---------- SUPPLIED MATERIAL

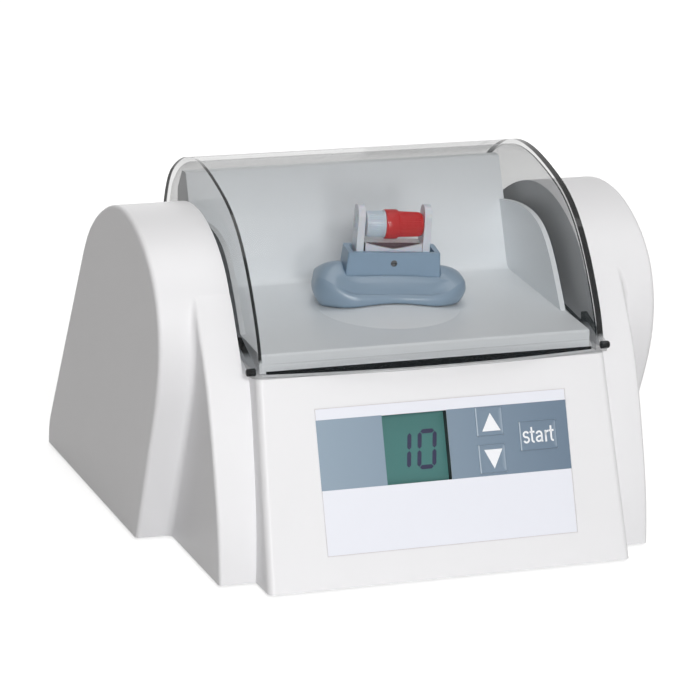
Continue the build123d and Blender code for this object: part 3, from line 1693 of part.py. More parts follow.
def switch_rocker():
    """Rocker of the power switch, pressed in at the bottom."""
    face = recess_face_y + rear_plate_thickness + bezel_flange
    half_z = rocker_half_height - 0.4
    profile = closed(
        (-7.0, -4.5),
        (-0.8, -half_z),
        (2.6, -half_z),
        (1.0, 0.0),
        (2.6, half_z),
        (-0.8, half_z),
        (-7.0, 4.5),
    )
    rocker = side_prism(profile, -rocker_half_width, rocker_half_width)
    pivot = rod_x(1.5, -rocker_half_width - rocker_gap + 0.05, rocker_half_width, 0, 0)
    rocker = rocker + Pos(0, -3.0, 0) * pivot
    return Pos(switch_x, face, switch_z) * Pos(0, -3.0, 0) * Rot(rocker_tilt, 0, 0) * Pos(
        0, 3.0, 0
    ) * rocker


def power_board():
    """Motor driver board on the base plate's posts."""
    return block(
        power_board_low_x,
        power_board_high_x,
        power_board_low_y,
        power_board_high_y,
        power_board_z,
        power_board_z + board_thickness,
    )


def power_parts():
    """Capacitor, relay, heat sink and connector on the driver board."""
    top = power_board_z + board_thickness
    capacitor = rod_z(8.0, top, top + 26.0, power_board_high_x - 12.0, power_board_low_y + 16.0)
    relay = block(50.0, 64.0, 30.0, 46.0, top, top + 14.0)
    sink = block(70.0, 88.0, 22.0, 34.0, top, top + 3.0)
    for index in range(5):
        x = 70.0 + index * 4.0
        sink = sink + block(x, x + 1.6, 22.0, 34.0, top + 2.0, top + 18.0)
    low_x, high_x = ribbon_middle_x - ribbon_width / 2, ribbon_middle_x + ribbon_width / 2
    middle_y = power_board_low_y + 6.0
    socket = block(low_x - 2.0, high_x + 2.0, middle_y - 3.0, middle_y + 3.0, top, top + 8.0)
    slit = block(low_x - 0.2, high_x + 0.2, middle_y - 0.7, middle_y + 0.7, top + 3.0, top + 9.0)
    return capacitor + relay + sink + (socket - slit)


def transformer():
    """Mains transformer: laminated core and winding on a bracket."""
    low, high = plate_top_z, plate_top_z + core_height
    core = block(core_low_x, core_high_x, core_low_y, core_high_y, low + 2.0, high)
    for x_from, x_to in ((-83.0, -76.0), (-64.0, -57.0)):
        core = core - block(x_from, x_to, core_low_y - 1, core_high_y + 1, low + 9.0, high - 8.0)
    bracket = block(core_low_x + 2, core_high_x - 2, core_low_y - 8, core_high_y + 8, low, low + 2.0)
    return core + bracket


def transformer_winding():
    """Taped winding round the transformer's middle limb."""
    low, high = plate_top_z + 9.5, plate_top_z + core_height - 8.5
    outer = block(-82.5, -57.5, core_low_y - 7.0, core_high_y + 7.0, low, high)
    outer = fillet(outer.edges().filter_by(Axis.Z), 4.0)
    limb = block(-76.4, -63.6, core_low_y - 0.4, core_high_y + 0.4, low - 1, high + 1)
    return outer - limb


def ribbon_cable():
    """Flat cable from the control board down to the driver board."""
    back = -board_face_depth - board_thickness
    start = panel_point(ribbon_socket_v, back - 2.4)
    out = panel_point(ribbon_socket_v, back - 22.0)
    top = power_board_z + board_thickness
    end_y = power_board_low_y + 6.0
    path = Plane.YZ.offset(ribbon_middle_x) * FilletPolyline(
        start, out, (end_y, out[1] + 3.0), (end_y, top + 3.4), radius=5.0
    )
    section = Plane(path @ 0, x_dir=(1, 0, 0), z_dir=path % 0) * Rectangle(
        ribbon_width, ribbon_thickness
    )
    return sweep(section, path)


def main():
    """Builds every piece and writes it."""
    write("casing", casing_rear_holes(casing()))
    write("base_plate", base_plate())
    write("rubber_feet", rubber_feet())
    write("base_screws", base_screws())
    write("front_label", front_label())
    write("display_bezel", display_bezel())
    write("display_lens", display_lens())
    write("display_module", display_module())
    for node, rectangle in keys.items():
        write(node, key(rectangle))
    write("control_board", control_board())
    write("board_screws", board_screws())
    write("key_switches", key_switches())
    write("board_parts", board_parts())
    write("chamber_tub", chamber_tub())
    write("tub_screws", tub_screws())
    write("hood_shell", hood_shell())
    write("hood_seal", hood_seal())
    write("hood_buffers", hood_buffers())
    write("hinge_pins", hinge_pins())
    write("hood_magnet", hood_magnet())
    write("hood_sensor", hood_sensor())
    write("chassis", chassis())
    write("chassis_dampers", chassis_dampers())
    write("pivot_pin", pivot_pin())
    write("swing_arm", swing_arm())
    write("crank", crank())
    write("crank_bearing", crank_bearing())
    write("motor_shaft", motor_shaft())
    write("shaft_bearings", ball_bearing(cheek_back_y + 0.5) + ball_bearing(rear_bearing_y))
    write("motor_can", motor_can())
    write("motor_end_caps", motor_front_cap() + motor_rear_cap())
    write("motor_magnets", motor_magnets())
    write("rotor_core", rotor_core())
    write("commutator", commutator())
    brush, holder = motor_brushes()
    motor_place = drive * Pos(0, 0, -crank_drop)
    write("motor_brushes", motor_place * mirrored(brush))
    write("brush_holders", motor_place * mirrored(holder))
    write("cooling_fan", cooling_fan())
    write("holder_block", holder_block())
    write("holder_screw", holder_screw())
    write("clip_bar", clip_bar())
    write("left_claw", claw(-1))
    write("right_claw", claw(1))
    write("capsule_barrel", capsule_barrel())
    write("capsule_cap", capsule_cap())
    write("arm_boot", arm_boot())
    write("rear_plate", rear_plate())
    write("rear_screws", rear_screws())
    write("mains_inlet", mains_inlet())
    write("inlet_contacts", inlet_contacts())
    write("fuse_drawer", fuse_drawer())
    write("fuses", fuses())
    write("switch_bezel", switch_bezel())
    write("switch_rocker", switch_rocker())
    write("power_board", power_board())
    write("power_parts", power_parts())
    write("transformer_core", transformer())
    write("transformer_winding", transformer_winding())
    write("ribbon_cable", ribbon_cable())


if __name__ == "__main__":
    main()
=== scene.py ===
"""Dresses the bench amalgamator: finishes, printed panel, figures, boot, capsule and studio."""

from __future__ import annotations

import json
import logging
import math
from dataclasses import dataclass, field
from enum import Enum
from functools import cache
from typing import Callable, Sequence

import bmesh
import bpy
from mathutils import Matrix, Vector

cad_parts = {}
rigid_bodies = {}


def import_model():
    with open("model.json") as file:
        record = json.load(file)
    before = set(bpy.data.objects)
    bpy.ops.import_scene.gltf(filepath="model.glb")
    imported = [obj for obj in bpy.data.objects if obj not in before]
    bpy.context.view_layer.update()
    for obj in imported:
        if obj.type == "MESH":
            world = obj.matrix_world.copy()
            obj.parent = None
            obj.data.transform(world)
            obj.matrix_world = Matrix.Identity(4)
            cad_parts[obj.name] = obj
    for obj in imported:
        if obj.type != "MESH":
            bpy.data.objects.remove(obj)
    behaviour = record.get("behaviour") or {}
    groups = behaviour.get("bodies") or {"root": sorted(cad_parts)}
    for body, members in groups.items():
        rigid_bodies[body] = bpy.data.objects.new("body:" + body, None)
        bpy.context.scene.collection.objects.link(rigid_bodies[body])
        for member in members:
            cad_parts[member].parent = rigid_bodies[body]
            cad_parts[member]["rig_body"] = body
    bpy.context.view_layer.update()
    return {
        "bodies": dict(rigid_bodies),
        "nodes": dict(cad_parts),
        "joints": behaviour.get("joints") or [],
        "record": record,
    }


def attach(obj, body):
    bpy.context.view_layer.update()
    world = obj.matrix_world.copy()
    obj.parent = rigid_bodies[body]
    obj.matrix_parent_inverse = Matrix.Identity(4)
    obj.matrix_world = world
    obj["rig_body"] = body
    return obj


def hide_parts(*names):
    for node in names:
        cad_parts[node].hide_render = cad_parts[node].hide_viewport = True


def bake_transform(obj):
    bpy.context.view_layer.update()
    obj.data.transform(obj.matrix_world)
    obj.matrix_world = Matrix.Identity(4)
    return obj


log = logging.getLogger("amalgamator")
logging.basicConfig(level=logging.INFO, format="%(name)s: %(message)s")

MM = 0.001
FOOT = 1.5

Material = bpy.types.Material
Mesh = bpy.types.Mesh
Node = bpy.types.Node
Piece = bpy.types.Object
Socket = bpy.types.NodeSocket
Sockets = bpy.types.bpy_prop_collection
Tree = bpy.types.NodeTree
Spot = tuple[float, float]
Point = tuple[float, float, float]
Rectangle = tuple[float, float, float, float]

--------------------

WORK REQUIRED:
Of the lines in the material, how many include "record"? Respond with the number alone.

CORRECT ANSWER:
3